Three years later, after criminal courts moved out, another sort of court moved into the Lincoln Room. It became veterans' center ring for the Red Scare. Movie studio moguls, many of whom were veterans of the Army Signal Corps motion picture division, met quietly and assembled their own list of suspected Communists and their sympathizers in Hollywood.
Although far less influential today than in the past, the American Legion has about 32,000 members in fewer than 132 posts in Los Angeles County.
Many of the cavernous wood-paneled meeting rooms are named for major figures who spoke in Patriotic Hall over its history: Gens. Jimmy Doolittle, Omar Bradley and Douglas MacArthur; Adm. Chester Nimitz; and President Woodrow Wilson. Other presidents who visited included William Howard Taft, Dwight D. Eisenhower, Herbert Hoover and Franklin D. Roosevelt.

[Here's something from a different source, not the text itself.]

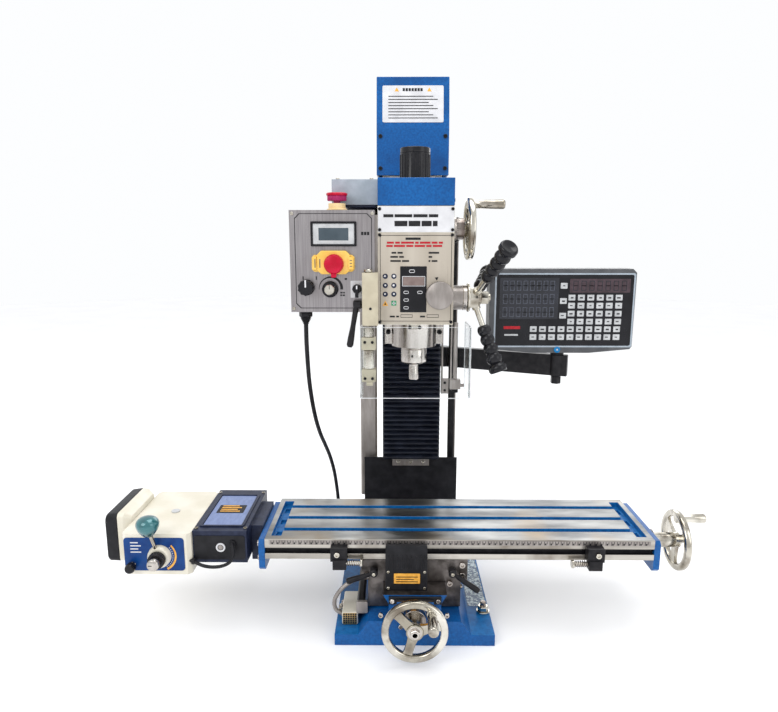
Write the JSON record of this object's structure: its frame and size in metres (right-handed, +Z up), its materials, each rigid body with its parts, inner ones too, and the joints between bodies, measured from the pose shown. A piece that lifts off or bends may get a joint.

A plaque in the lobby pays tribute to Audie Murphy, the freckle-faced Texas kid who became America's most decorated soldier after he single-handedly killed 240 German soldiers during World War II, and later became an actor.
Patriotic Hall's 10-story stairwell, which evokes mystery and a slight vertigo, was used in Alfred Hitchcock's 1958 double-identity thriller "Vertigo." The hall has figured in more than 300 films, including "Stand and Deliver," "Iron Eagle," "Heat," "Native Son" and more recently "The Wedding Planner." In the Nimitz Room, where a German mortar cannon once squatted, movie-makers filmed the final scene in the movie "Flashdance."
From the Purple Heart Inn in the basement to the empty gun emplacements on the roof, the hall contains an impressive array of battle-frayed mementos that chronicle not only the nation's wars, but also the Los Angeles men and women who fought them. The autographed photos of war heroes that once lined the walls of the Nimitz Room are now boxed and stored. In the MacArthur Library sits a valuable collection of military books and historical documents that are available for scholarly research.
On Sept. 15 the public is invited to view these treasures all day, when Patriotic Hall brings them, and its heroes, out to celebrate its 75th anniversary.